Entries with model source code
##########
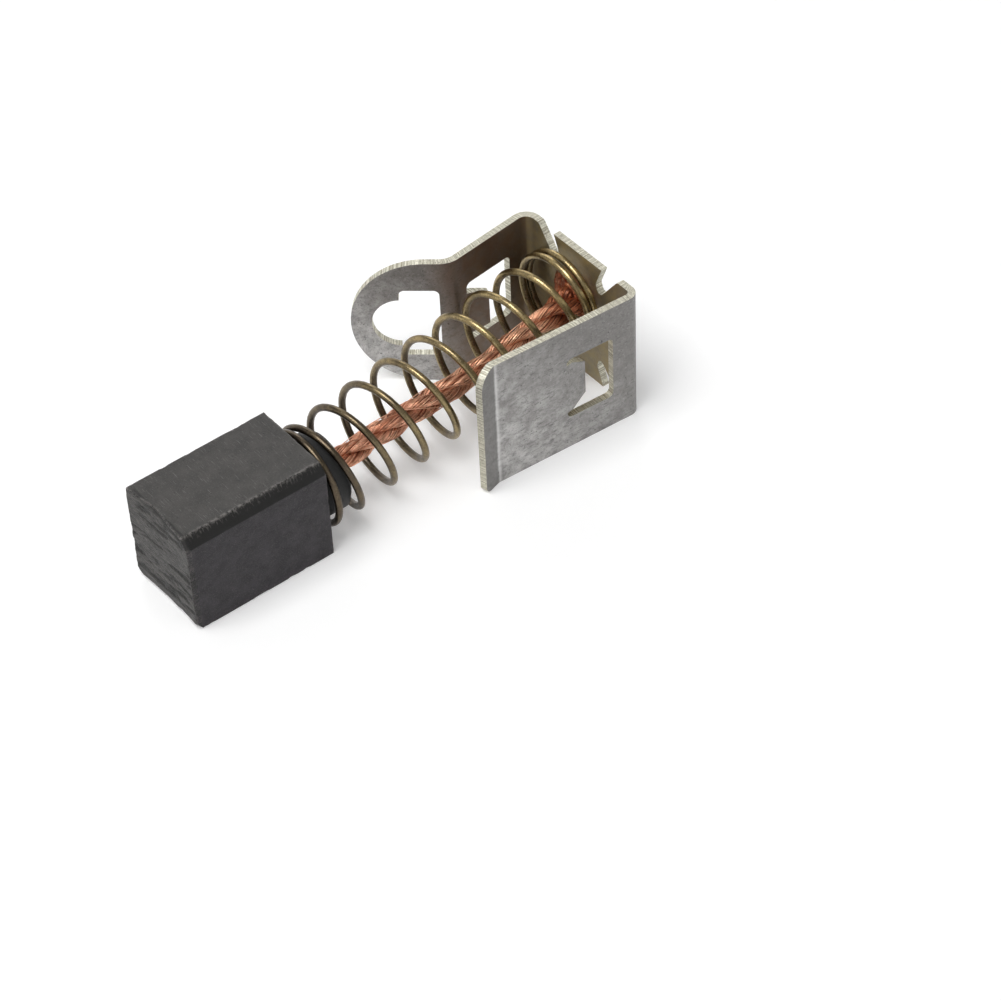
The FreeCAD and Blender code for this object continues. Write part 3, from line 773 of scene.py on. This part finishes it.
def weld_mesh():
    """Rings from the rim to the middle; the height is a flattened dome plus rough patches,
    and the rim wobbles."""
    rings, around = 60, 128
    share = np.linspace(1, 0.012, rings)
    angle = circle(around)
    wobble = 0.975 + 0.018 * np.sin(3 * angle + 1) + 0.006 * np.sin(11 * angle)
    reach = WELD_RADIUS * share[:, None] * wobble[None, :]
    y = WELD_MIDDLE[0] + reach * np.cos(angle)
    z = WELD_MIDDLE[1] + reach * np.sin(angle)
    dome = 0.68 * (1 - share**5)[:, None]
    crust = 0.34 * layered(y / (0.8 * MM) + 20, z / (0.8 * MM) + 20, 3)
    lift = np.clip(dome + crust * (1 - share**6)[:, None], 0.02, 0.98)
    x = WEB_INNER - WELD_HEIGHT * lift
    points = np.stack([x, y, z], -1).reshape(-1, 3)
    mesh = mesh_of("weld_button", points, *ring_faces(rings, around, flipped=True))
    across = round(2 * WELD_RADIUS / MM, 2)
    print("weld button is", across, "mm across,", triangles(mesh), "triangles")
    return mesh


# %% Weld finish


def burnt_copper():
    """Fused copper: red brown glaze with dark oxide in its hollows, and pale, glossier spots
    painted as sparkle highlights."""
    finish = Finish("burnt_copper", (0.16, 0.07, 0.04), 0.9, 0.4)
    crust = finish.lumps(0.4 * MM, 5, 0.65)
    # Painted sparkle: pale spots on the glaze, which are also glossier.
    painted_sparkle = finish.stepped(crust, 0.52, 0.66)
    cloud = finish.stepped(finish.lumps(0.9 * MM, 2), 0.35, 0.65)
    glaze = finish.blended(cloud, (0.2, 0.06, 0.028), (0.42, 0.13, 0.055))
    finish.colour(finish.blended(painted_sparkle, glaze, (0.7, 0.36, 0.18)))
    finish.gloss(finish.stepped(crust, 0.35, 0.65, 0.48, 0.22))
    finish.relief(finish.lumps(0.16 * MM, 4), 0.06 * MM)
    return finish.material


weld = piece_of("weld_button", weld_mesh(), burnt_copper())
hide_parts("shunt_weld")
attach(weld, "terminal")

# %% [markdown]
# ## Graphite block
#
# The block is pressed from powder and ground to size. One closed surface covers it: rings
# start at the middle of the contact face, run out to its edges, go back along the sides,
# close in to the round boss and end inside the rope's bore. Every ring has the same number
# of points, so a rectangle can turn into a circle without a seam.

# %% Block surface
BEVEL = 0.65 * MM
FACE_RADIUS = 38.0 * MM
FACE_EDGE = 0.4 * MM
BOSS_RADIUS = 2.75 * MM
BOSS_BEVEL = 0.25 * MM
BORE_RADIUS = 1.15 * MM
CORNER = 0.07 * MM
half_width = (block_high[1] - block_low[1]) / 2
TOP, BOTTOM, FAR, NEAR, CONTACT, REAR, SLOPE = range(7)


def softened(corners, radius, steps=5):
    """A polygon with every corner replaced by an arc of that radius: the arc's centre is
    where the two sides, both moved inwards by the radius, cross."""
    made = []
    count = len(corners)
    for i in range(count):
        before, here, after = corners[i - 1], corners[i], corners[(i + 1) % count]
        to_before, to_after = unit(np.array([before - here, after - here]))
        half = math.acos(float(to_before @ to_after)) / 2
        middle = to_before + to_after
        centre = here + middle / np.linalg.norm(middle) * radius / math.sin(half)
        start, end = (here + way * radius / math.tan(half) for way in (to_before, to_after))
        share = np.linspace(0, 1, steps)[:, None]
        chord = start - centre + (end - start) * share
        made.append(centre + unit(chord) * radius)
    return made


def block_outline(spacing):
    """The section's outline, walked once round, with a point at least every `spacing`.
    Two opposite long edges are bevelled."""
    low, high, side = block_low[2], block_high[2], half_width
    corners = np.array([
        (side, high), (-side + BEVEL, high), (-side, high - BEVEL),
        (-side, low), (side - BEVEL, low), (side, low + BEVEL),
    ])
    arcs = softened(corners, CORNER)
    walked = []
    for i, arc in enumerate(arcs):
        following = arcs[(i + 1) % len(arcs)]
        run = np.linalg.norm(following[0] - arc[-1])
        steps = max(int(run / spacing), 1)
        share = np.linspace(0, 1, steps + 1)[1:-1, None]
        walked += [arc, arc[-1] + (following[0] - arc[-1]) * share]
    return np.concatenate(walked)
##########
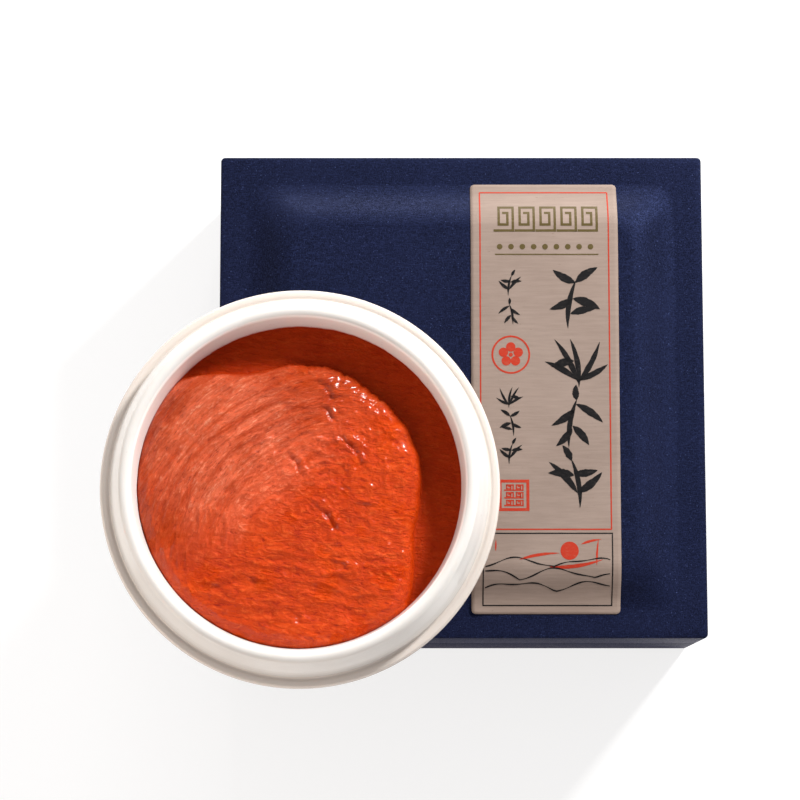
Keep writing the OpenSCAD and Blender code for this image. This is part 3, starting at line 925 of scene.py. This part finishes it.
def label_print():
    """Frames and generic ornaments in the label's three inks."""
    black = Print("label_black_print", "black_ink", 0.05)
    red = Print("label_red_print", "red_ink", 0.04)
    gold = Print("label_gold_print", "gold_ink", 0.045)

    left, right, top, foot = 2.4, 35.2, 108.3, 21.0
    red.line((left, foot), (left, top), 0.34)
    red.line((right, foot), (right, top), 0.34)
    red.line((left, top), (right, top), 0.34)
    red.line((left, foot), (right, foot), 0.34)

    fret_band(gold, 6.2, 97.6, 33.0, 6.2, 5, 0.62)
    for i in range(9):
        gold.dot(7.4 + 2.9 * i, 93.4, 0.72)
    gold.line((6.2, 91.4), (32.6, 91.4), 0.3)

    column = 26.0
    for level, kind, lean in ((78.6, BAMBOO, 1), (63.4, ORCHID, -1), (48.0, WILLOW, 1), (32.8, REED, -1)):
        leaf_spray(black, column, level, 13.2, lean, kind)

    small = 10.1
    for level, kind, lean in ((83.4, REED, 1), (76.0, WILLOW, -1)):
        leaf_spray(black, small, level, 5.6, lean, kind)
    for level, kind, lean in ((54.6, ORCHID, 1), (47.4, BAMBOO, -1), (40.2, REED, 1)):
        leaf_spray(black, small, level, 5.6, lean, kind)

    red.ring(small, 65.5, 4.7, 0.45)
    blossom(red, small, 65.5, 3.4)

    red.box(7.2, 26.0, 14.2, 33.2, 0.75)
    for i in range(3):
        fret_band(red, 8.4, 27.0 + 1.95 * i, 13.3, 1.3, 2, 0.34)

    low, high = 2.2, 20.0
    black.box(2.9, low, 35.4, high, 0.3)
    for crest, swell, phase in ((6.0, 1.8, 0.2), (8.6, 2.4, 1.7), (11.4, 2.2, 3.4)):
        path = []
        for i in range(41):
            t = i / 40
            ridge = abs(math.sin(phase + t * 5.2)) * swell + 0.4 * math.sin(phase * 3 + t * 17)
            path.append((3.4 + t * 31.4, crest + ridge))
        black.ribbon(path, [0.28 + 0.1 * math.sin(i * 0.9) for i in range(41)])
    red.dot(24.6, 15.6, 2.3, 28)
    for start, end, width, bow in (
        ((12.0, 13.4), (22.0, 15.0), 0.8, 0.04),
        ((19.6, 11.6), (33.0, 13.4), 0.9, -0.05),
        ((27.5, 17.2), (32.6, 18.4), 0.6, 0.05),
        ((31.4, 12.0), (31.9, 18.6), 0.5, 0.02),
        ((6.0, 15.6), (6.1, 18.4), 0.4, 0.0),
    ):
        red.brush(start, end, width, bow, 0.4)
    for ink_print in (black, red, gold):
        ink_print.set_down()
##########
From the records above, retype only the lines starting at the line that contains "Keep writing the" and ending at the line that contains "fret_band(red, 8.4, 27.0", both included.

• **ANSWER TO THE PROBLEM**:
Keep writing the OpenSCAD and Blender code for this image. This is part 3, starting at line 925 of scene.py. This part finishes it.
def label_print():
    """Frames and generic ornaments in the label's three inks."""
    black = Print("label_black_print", "black_ink", 0.05)
    red = Print("label_red_print", "red_ink", 0.04)
    gold = Print("label_gold_print", "gold_ink", 0.045)

    left, right, top, foot = 2.4, 35.2, 108.3, 21.0
    red.line((left, foot), (left, top), 0.34)
    red.line((right, foot), (right, top), 0.34)
    red.line((left, top), (right, top), 0.34)
    red.line((left, foot), (right, foot), 0.34)

    fret_band(gold, 6.2, 97.6, 33.0, 6.2, 5, 0.62)
    for i in range(9):
        gold.dot(7.4 + 2.9 * i, 93.4, 0.72)
    gold.line((6.2, 91.4), (32.6, 91.4), 0.3)

    column = 26.0
    for level, kind, lean in ((78.6, BAMBOO, 1), (63.4, ORCHID, -1), (48.0, WILLOW, 1), (32.8, REED, -1)):
        leaf_spray(black, column, level, 13.2, lean, kind)

    small = 10.1
    for level, kind, lean in ((83.4, REED, 1), (76.0, WILLOW, -1)):
        leaf_spray(black, small, level, 5.6, lean, kind)
    for level, kind, lean in ((54.6, ORCHID, 1), (47.4, BAMBOO, -1), (40.2, REED, 1)):
        leaf_spray(black, small, level, 5.6, lean, kind)

    red.ring(small, 65.5, 4.7, 0.45)
    blossom(red, small, 65.5, 3.4)

    red.box(7.2, 26.0, 14.2, 33.2, 0.75)
    for i in range(3):
        fret_band(red, 8.4, 27.0 + 1.95 * i, 13.3, 1.3, 2, 0.34)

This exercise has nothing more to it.